Like the megaconference for football, these basketball-centric institutions will be looking for the biggest payday possible. They won’t find it in a football league, but they can find it together just like their pigskin tossing cohorts will. They can (And will, in my opinion) ditch the NCAA, form a similar megaconference league with schools like Duke, Gonzaga, Kentucky, Arizona, and the Big East at their core. Then they can go about governing themselves and paying players to their hearts desire. 

Imagine a world where Duke didn’t have to pretend they weren’t paying Zion Williamson handsomely. A world where Zion was paid a ridiculous sum from his endorsement deal, and the rest of the top college basketball players were paid accordingly and similarly. This is the college basketball utopia that these programs have wished for all along. They could now operate unabashedly and without shame. Just the way college football is about to. 

And this is where I see UNLV ending up ultimately. Basketball and football will go their separate ways. UNLV football will end up in some weird league with the likes of Kansas State, BYU, Arizona, Arizona State, San Diego State, Boise State, and a few other P5 discards that didn’t get invited to the megaconference. Ones that geographically make sense. As I said before, the best of the rest scenario. 
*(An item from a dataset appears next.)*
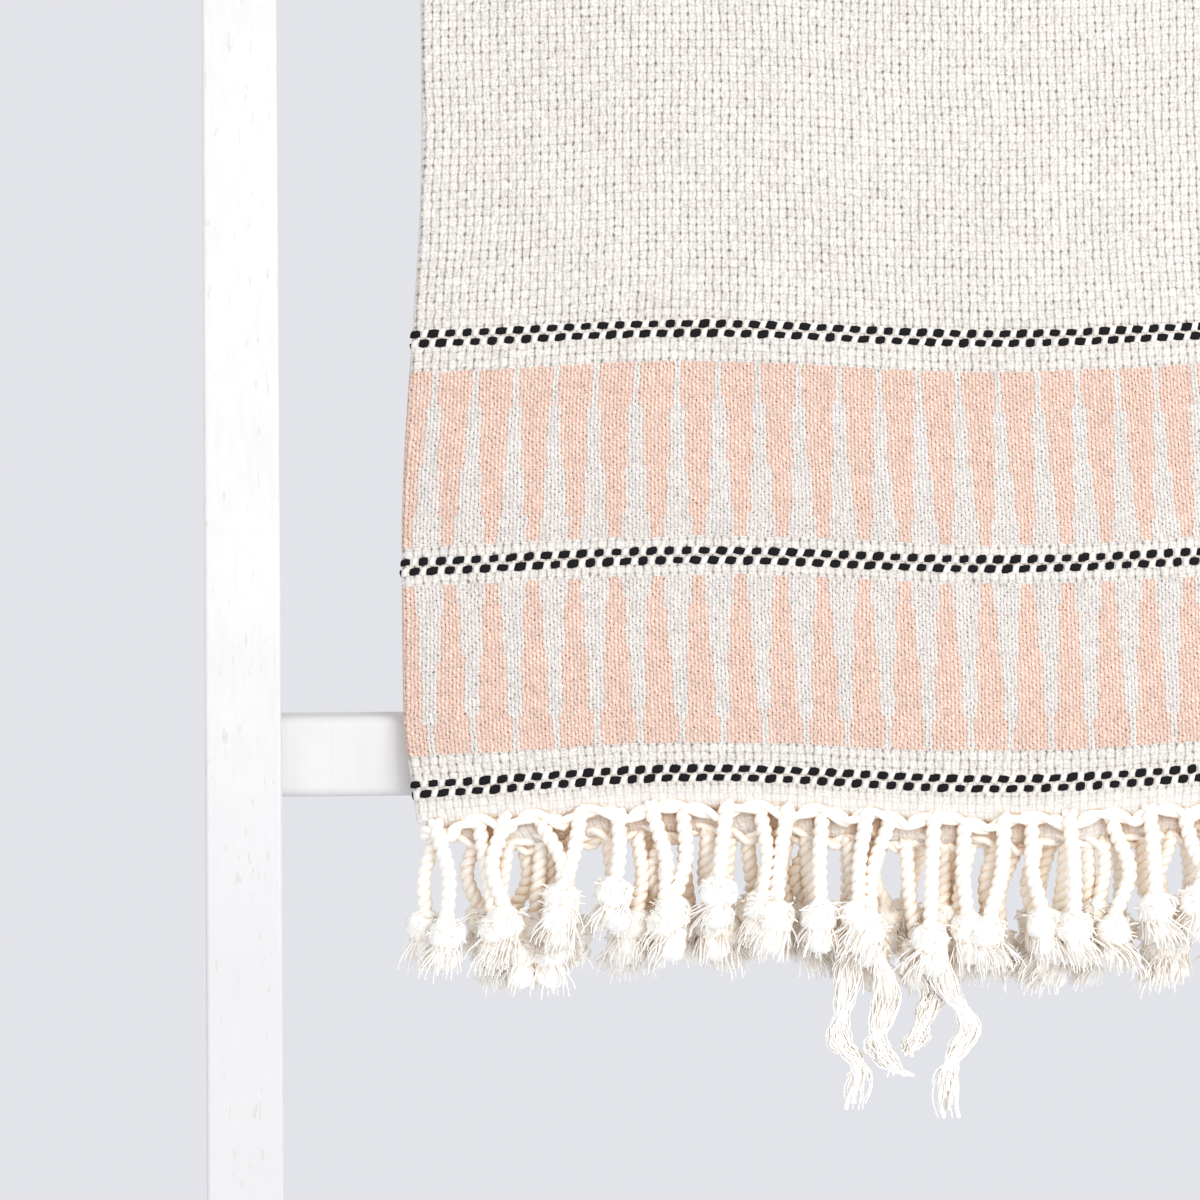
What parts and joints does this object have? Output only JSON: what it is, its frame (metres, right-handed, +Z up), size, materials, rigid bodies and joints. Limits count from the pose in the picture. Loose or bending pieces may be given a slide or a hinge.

College basketball, on the other hand, will be doing its own thing if they’re smart. The Runnin’ Rebels ought to find their way into a league that 100% puts basketball first. The Zags, Arizona, San Diego State, and others should join a basketball megaconference spearheaded by Duke, Kentucky, Kansas, and all the rest, who will be happy to let football do its own thing while they reap the same kind of benefits away from all the CFP and college football mania.